DATASET EXTRACT:
--------------------------------

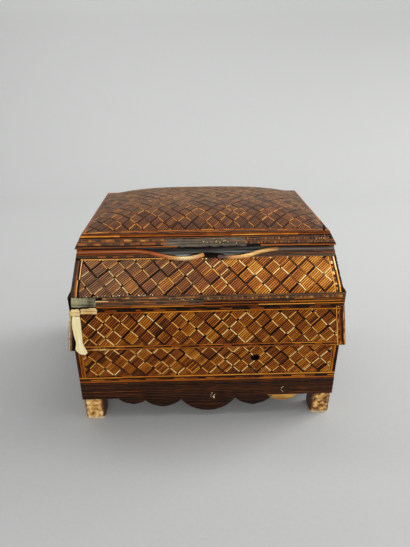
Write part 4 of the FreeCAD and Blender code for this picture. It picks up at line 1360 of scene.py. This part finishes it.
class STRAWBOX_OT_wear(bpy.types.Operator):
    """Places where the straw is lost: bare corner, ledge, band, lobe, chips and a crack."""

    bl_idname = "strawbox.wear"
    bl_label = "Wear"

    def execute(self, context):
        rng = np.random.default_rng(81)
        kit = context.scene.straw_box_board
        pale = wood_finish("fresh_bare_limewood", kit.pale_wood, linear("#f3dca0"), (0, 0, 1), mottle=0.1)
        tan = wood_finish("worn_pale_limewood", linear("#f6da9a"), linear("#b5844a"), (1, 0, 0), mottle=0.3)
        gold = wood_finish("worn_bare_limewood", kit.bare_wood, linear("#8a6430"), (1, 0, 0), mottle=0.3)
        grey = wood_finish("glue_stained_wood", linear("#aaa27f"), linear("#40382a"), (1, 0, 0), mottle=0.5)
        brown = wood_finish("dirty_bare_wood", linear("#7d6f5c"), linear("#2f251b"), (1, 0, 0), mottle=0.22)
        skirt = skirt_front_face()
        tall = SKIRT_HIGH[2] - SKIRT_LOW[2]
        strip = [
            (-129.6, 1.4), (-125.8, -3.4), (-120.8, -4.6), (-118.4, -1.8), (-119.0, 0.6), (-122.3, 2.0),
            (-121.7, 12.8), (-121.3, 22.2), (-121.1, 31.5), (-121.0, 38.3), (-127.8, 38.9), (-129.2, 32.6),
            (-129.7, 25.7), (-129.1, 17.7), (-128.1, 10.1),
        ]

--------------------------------

AIM:
Repeat the listing exactly, from its first line to its last.

FINAL ANSWER:
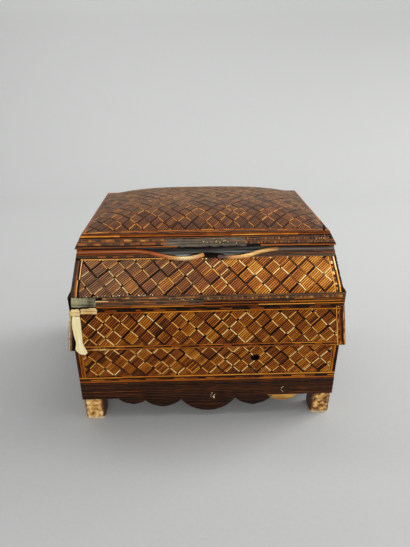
Write part 4 of the FreeCAD and Blender code for this picture. It picks up at line 1360 of scene.py. This part finishes it.
class STRAWBOX_OT_wear(bpy.types.Operator):
    """Places where the straw is lost: bare corner, ledge, band, lobe, chips and a crack."""

    bl_idname = "strawbox.wear"
    bl_label = "Wear"

    def execute(self, context):
        rng = np.random.default_rng(81)
        kit = context.scene.straw_box_board
        pale = wood_finish("fresh_bare_limewood", kit.pale_wood, linear("#f3dca0"), (0, 0, 1), mottle=0.1)
        tan = wood_finish("worn_pale_limewood", linear("#f6da9a"), linear("#b5844a"), (1, 0, 0), mottle=0.3)
        gold = wood_finish("worn_bare_limewood", kit.bare_wood, linear("#8a6430"), (1, 0, 0), mottle=0.3)
        grey = wood_finish("glue_stained_wood", linear("#aaa27f"), linear("#40382a"), (1, 0, 0), mottle=0.5)
        brown = wood_finish("dirty_bare_wood", linear("#7d6f5c"), linear("#2f251b"), (1, 0, 0), mottle=0.22)
        skirt = skirt_front_face()
        tall = SKIRT_HIGH[2] - SKIRT_LOW[2]
        strip = [
            (-129.6, 1.4), (-125.8, -3.4), (-120.8, -4.6), (-118.4, -1.8), (-119.0, 0.6), (-122.3, 2.0),
            (-121.7, 12.8), (-121.3, 22.2), (-121.1, 31.5), (-121.0, 38.3), (-127.8, 38.9), (-129.2, 32.6),
            (-129.7, 25.7), (-129.1, 17.7), (-128.1, 10.1),
        ]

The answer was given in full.